En revanche, et non sans un fort pincement au cœur, on aura trop souvent entendu Maurice André en petite forme. Au point qu’après un canard au beau milieu d’un morceau, il doit reprendre le micro et expliquer que c’est seulement «la deuxième fois en cinquante ans» que cela lui arrive… avant de gronder puis de caresser sa trompette. Qu’importe, puisque le public en redemande.

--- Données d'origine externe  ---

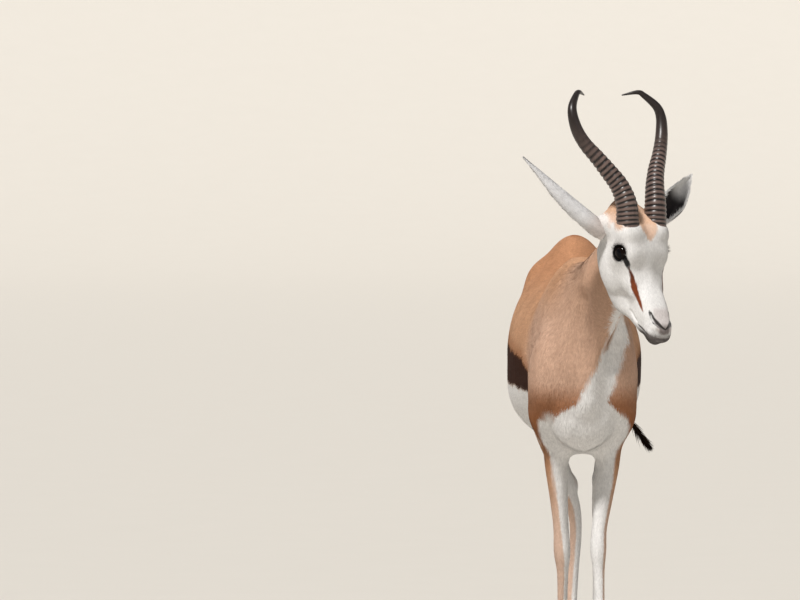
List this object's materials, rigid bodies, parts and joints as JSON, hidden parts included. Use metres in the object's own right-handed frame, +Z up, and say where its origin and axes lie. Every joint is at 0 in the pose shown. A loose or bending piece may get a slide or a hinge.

Alors, décidément, tout cela laisse un goût amer. Car tout, ici, a son prix. «La vente des disques marche bien», relève l’heureux septuagénaire. Tant mieux, car pour acquérir la dernière parution, vendue dans la salle même, il faudra débourser la bagatelle de 28 euros. Et pour le «programme», il en coûtera 10 euros. Les places? Elles démarrent à 35,50 euros pour s’envoler jusqu’à 78 euros. On ne prendra certes pas en défaut la générosité – évidente, spontanée – et l’héritage artistique colossal de Maurice André, mais force est de constater que la pompe à phynance est parfaitement au point.


Les spectateurs, calmes et complices, sont ravis. La soirée aura duré près de trois heures. La caravane peut s’ébranler en toute sérénité pour son grand voyage.